What you need to do: Copy each line exactly.

Rows from an object dataset:

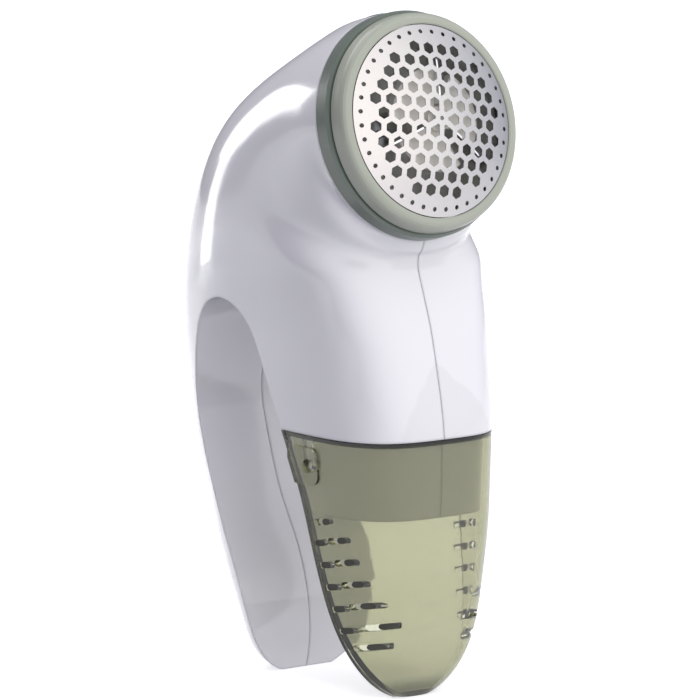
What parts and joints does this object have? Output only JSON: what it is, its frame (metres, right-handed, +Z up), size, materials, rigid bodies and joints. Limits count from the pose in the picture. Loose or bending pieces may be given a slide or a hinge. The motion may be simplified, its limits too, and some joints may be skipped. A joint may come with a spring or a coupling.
{
  "type": "fabric shaver",
  "caption": "Hook-shaped battery fabric shaver: round perforated cutting head, broad handle leg and a translucent green lint bin as its front leg.",
  "frame": {"origin": "middle of the overall width and depth, at the level of the two leg tips it stands on", "axes": "+Z up, the cutting head faces -Y, X across the handle"},
  "size_m": [0.059, 0.097, 0.1764],
  "materials": {
    "white_shell": "glossy, moulded",
    "sage_ring": "satin gloss",
    "green_collar": "satin gloss",
    "foil_steel": "fine brushed, perforated",
    "blade_steel": "ground",
    "rotor_white": "moulded",
    "spring_steel": "bright wire",
    "inner_plastic": "moulded",
    "motor_steel": "zinc plated",
    "motor_black": "moulded",
    "bin_green": "translucent, smoky olive green",
    "peg_white": "moulded",
    "cell_wrap": "plain printed sleeve without lettering",
    "contact_nickel": "nickel plated",
    "switch_green": "satin gloss",
    "switch_black": "moulded",
    "wire_red": "insulation",
    "wire_black": "insulation",
    "screw_steel": "zinc plated"
  },
  "bodies": {
    "housing": {"left_shell": "white_shell", "right_shell": "white_shell", "collar_ring": "green_collar", "motor_can": "motor_steel", "motor_cap": "motor_black", "motor_mount": "inner_plastic", "cutter_cup": "inner_plastic", "chute_wall": "inner_plastic", "catch_peg_left": "peg_white", "catch_peg_right": "peg_white", "cell_left": "cell_wrap", "cell_right": "cell_wrap", "cell_spring_left": "spring_steel", "cell_spring_right": "spring_steel", "contact_plate_low": "contact_nickel", "contact_plate_left": "contact_nickel", "contact_plate_right": "contact_nickel", "switch_body": "switch_black", "lead_red": "wire_red", "lead_black": "wire_black", "lead_switch": "wire_red", "screw_1": "screw_steel", "screw_2": "screw_steel", "screw_3": "screw_steel", "screw_4": "screw_steel"},
    "foil": {"foil": "foil_steel"},
    "front_ring": {"foil_ring": "sage_ring"},
    "rotor": {"rotor_hub": "rotor_white", "rotor_blade_1": "blade_steel", "rotor_blade_2": "blade_steel", "rotor_blade_3": "blade_steel", "rotor_spring": "spring_steel", "drive_coupler": "inner_plastic", "motor_shaft": "spring_steel"},
    "bin": {"lint_bin": "bin_green"},
    "door": {"battery_door": "white_shell"},
    "switch": {"switch_knob": "switch_green"}
  },
  "joints": [
    {"name": "foil_lift", "type": "slide", "parent": "housing", "child": "foil", "axis": [0, -0.9728, 0.2317], "range_m": [0, 0.03]},
    {"name": "ring_twist", "type": "hinge", "parent": "foil", "child": "front_ring", "pos_m": [0, -0.0473, 0.1502], "axis": [0, -0.9728, 0.2317], "range_deg": [0, 30]},
    {"name": "rotor_spin", "type": "hinge", "parent": "housing", "child": "rotor", "pos_m": [0, -0.0473, 0.1502], "axis": [0, -0.9728, 0.2317], "continuous": true},
    {"name": "bin_pull", "type": "slide", "parent": "housing", "child": "bin", "axis": [0, -0.1478, -0.989], "range_m": [0, 0.04]},
    {"name": "door_pull", "type": "slide", "parent": "housing", "child": "door", "axis": [0, 0.9916, -0.1294], "range_m": [0, 0.03]},
    {"name": "switch_slide", "type": "slide", "parent": "housing", "child": "switch", "axis": [0, 0.3502, -0.9367], "range_m": [0, 0.005]}
  ]
}
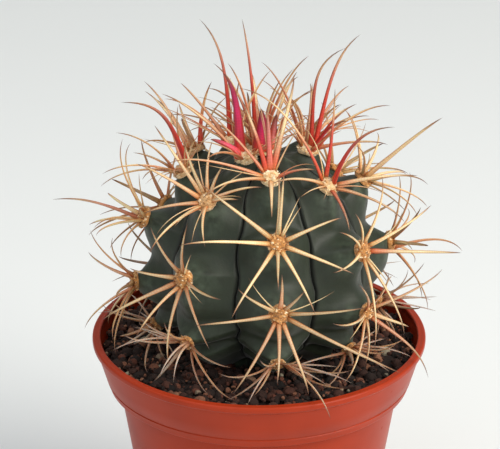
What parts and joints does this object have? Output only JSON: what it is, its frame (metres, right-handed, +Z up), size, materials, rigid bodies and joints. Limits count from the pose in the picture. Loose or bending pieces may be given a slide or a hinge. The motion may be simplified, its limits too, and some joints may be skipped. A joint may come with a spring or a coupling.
{
  "type": "potted barrel cactus",
  "caption": "Squat ribbed barrel cactus with long red and straw-coloured spines in wool pads, in a round plastic nursery pot filled with dark grit.",
  "frame": {"origin": "middle of the pot's base, on the surface that the pot stands on", "axes": "+Z up, the front of the plant towards -Y, +X to the right seen from the front"},
  "size_m": [0.1335, 0.1254, 0.1917],
  "materials": {
    "pot_plastic": "satin terracotta-coloured plastic",
    "soil_grit": "dry crumbly grit",
    "cactus_skin": "waxy dark green skin",
    "spine_young": "satin red spines",
    "spine_straw": "satin straw spines",
    "spine_old": "dull grey-brown spines"
  },
  "bodies": {
    "root": {"pot": "pot_plastic", "soil": "soil_grit", "cactus_stem": "cactus_skin", "spines_crown": "spine_young", "spines_a1": "spine_young", "spines_a2": "spine_straw", "spines_a3": "spine_straw", "spines_a4": "spine_old", "spines_d1": "spine_young", "spines_d2": "spine_straw", "spines_d3": "spine_straw", "spines_d4": "spine_old", "spines_e1": "spine_young", "spines_e2": "spine_straw", "spines_e3": "spine_straw", "spines_e4": "spine_old", "spines_f1": "spine_young", "spines_f2": "spine_straw", "spines_f3": "spine_straw", "spines_f4": "spine_old", "spines_g1": "spine_young", "spines_g2": "spine_straw", "spines_g3": "spine_straw", "spines_g4": "spine_old", "spines_h1": "spine_young", "spines_h2": "spine_young", "spines_h3": "spine_straw", "spines_h4": "spine_old", "spines_c1": "spine_young", "spines_c2": "spine_straw", "spines_c3": "spine_straw", "spines_c4": "spine_old", "spines_b1": "spine_young", "spines_b2": "spine_young", "spines_b3": "spine_straw", "spines_b4": "spine_old"}
  },
  "joints": []
}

Answer to the exercise:
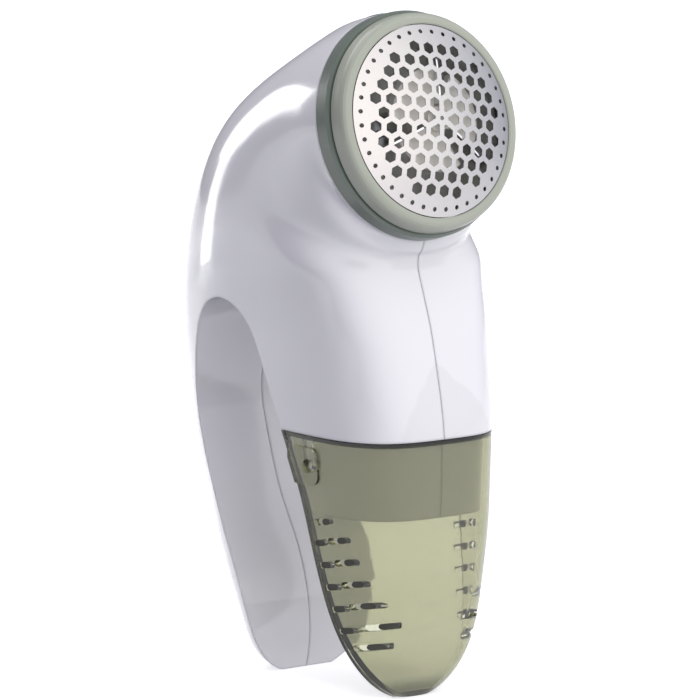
What parts and joints does this object have? Output only JSON: what it is, its frame (metres, right-handed, +Z up), size, materials, rigid bodies and joints. Limits count from the pose in the picture. Loose or bending pieces may be given a slide or a hinge. The motion may be simplified, its limits too, and some joints may be skipped. A joint may come with a spring or a coupling.
{
  "type": "fabric shaver",
  "caption": "Hook-shaped battery fabric shaver: round perforated cutting head, broad handle leg and a translucent green lint bin as its front leg.",
  "frame": {"origin": "middle of the overall width and depth, at the level of the two leg tips it stands on", "axes": "+Z up, the cutting head faces -Y, X across the handle"},
  "size_m": [0.059, 0.097, 0.1764],
  "materials": {
    "white_shell": "glossy, moulded",
    "sage_ring": "satin gloss",
    "green_collar": "satin gloss",
    "foil_steel": "fine brushed, perforated",
    "blade_steel": "ground",
    "rotor_white": "moulded",
    "spring_steel": "bright wire",
    "inner_plastic": "moulded",
    "motor_steel": "zinc plated",
    "motor_black": "moulded",
    "bin_green": "translucent, smoky olive green",
    "peg_white": "moulded",
    "cell_wrap": "plain printed sleeve without lettering",
    "contact_nickel": "nickel plated",
    "switch_green": "satin gloss",
    "switch_black": "moulded",
    "wire_red": "insulation",
    "wire_black": "insulation",
    "screw_steel": "zinc plated"
  },
  "bodies": {
    "housing": {"left_shell": "white_shell", "right_shell": "white_shell", "collar_ring": "green_collar", "motor_can": "motor_steel", "motor_cap": "motor_black", "motor_mount": "inner_plastic", "cutter_cup": "inner_plastic", "chute_wall": "inner_plastic", "catch_peg_left": "peg_white", "catch_peg_right": "peg_white", "cell_left": "cell_wrap", "cell_right": "cell_wrap", "cell_spring_left": "spring_steel", "cell_spring_right": "spring_steel", "contact_plate_low": "contact_nickel", "contact_plate_left": "contact_nickel", "contact_plate_right": "contact_nickel", "switch_body": "switch_black", "lead_red": "wire_red", "lead_black": "wire_black", "lead_switch": "wire_red", "screw_1": "screw_steel", "screw_2": "screw_steel", "screw_3": "screw_steel", "screw_4": "screw_steel"},
    "foil": {"foil": "foil_steel"},
    "front_ring": {"foil_ring": "sage_ring"},
    "rotor": {"rotor_hub": "rotor_white", "rotor_blade_1": "blade_steel", "rotor_blade_2": "blade_steel", "rotor_blade_3": "blade_steel", "rotor_spring": "spring_steel", "drive_coupler": "inner_plastic", "motor_shaft": "spring_steel"},
    "bin": {"lint_bin": "bin_green"},
    "door": {"battery_door": "white_shell"},
    "switch": {"switch_knob": "switch_green"}
  },
  "joints": [
    {"name": "foil_lift", "type": "slide", "parent": "housing", "child": "foil", "axis": [0, -0.9728, 0.2317], "range_m": [0, 0.03]},
    {"name": "ring_twist", "type": "hinge", "parent": "foil", "child": "front_ring", "pos_m": [0, -0.0473, 0.1502], "axis": [0, -0.9728, 0.2317], "range_deg": [0, 30]},
    {"name": "rotor_spin", "type": "hinge", "parent": "housing", "child": "rotor", "pos_m": [0, -0.0473, 0.1502], "axis": [0, -0.9728, 0.2317], "continuous": true},
    {"name": "bin_pull", "type": "slide", "parent": "housing", "child": "bin", "axis": [0, -0.1478, -0.989], "range_m": [0, 0.04]},
    {"name": "door_pull", "type": "slide", "parent": "housing", "child": "door", "axis": [0, 0.9916, -0.1294], "range_m": [0, 0.03]},
    {"name": "switch_slide", "type": "slide", "parent": "housing", "child": "switch", "axis": [0, 0.3502, -0.9367], "range_m": [0, 0.005]}
  ]
}
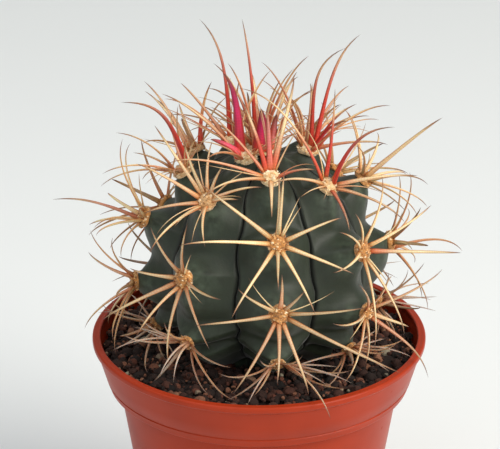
What parts and joints does this object have? Output only JSON: what it is, its frame (metres, right-handed, +Z up), size, materials, rigid bodies and joints. Limits count from the pose in the picture. Loose or bending pieces may be given a slide or a hinge. The motion may be simplified, its limits too, and some joints may be skipped. A joint may come with a spring or a coupling.
{
  "type": "potted barrel cactus",
  "caption": "Squat ribbed barrel cactus with long red and straw-coloured spines in wool pads, in a round plastic nursery pot filled with dark grit.",
  "frame": {"origin": "middle of the pot's base, on the surface that the pot stands on", "axes": "+Z up, the front of the plant towards -Y, +X to the right seen from the front"},
  "size_m": [0.1335, 0.1254, 0.1917],
  "materials": {
    "pot_plastic": "satin terracotta-coloured plastic",
    "soil_grit": "dry crumbly grit",
    "cactus_skin": "waxy dark green skin",
    "spine_young": "satin red spines",
    "spine_straw": "satin straw spines",
    "spine_old": "dull grey-brown spines"
  },
  "bodies": {
    "root": {"pot": "pot_plastic", "soil": "soil_grit", "cactus_stem": "cactus_skin", "spines_crown": "spine_young", "spines_a1": "spine_young", "spines_a2": "spine_straw", "spines_a3": "spine_straw", "spines_a4": "spine_old", "spines_d1": "spine_young", "spines_d2": "spine_straw", "spines_d3": "spine_straw", "spines_d4": "spine_old", "spines_e1": "spine_young", "spines_e2": "spine_straw", "spines_e3": "spine_straw", "spines_e4": "spine_old", "spines_f1": "spine_young", "spines_f2": "spine_straw", "spines_f3": "spine_straw", "spines_f4": "spine_old", "spines_g1": "spine_young", "spines_g2": "spine_straw", "spines_g3": "spine_straw", "spines_g4": "spine_old", "spines_h1": "spine_young", "spines_h2": "spine_young", "spines_h3": "spine_straw", "spines_h4": "spine_old", "spines_c1": "spine_young", "spines_c2": "spine_straw", "spines_c3": "spine_straw", "spines_c4": "spine_old", "spines_b1": "spine_young", "spines_b2": "spine_young", "spines_b3": "spine_straw", "spines_b4": "spine_old"}
  },
  "joints": []
}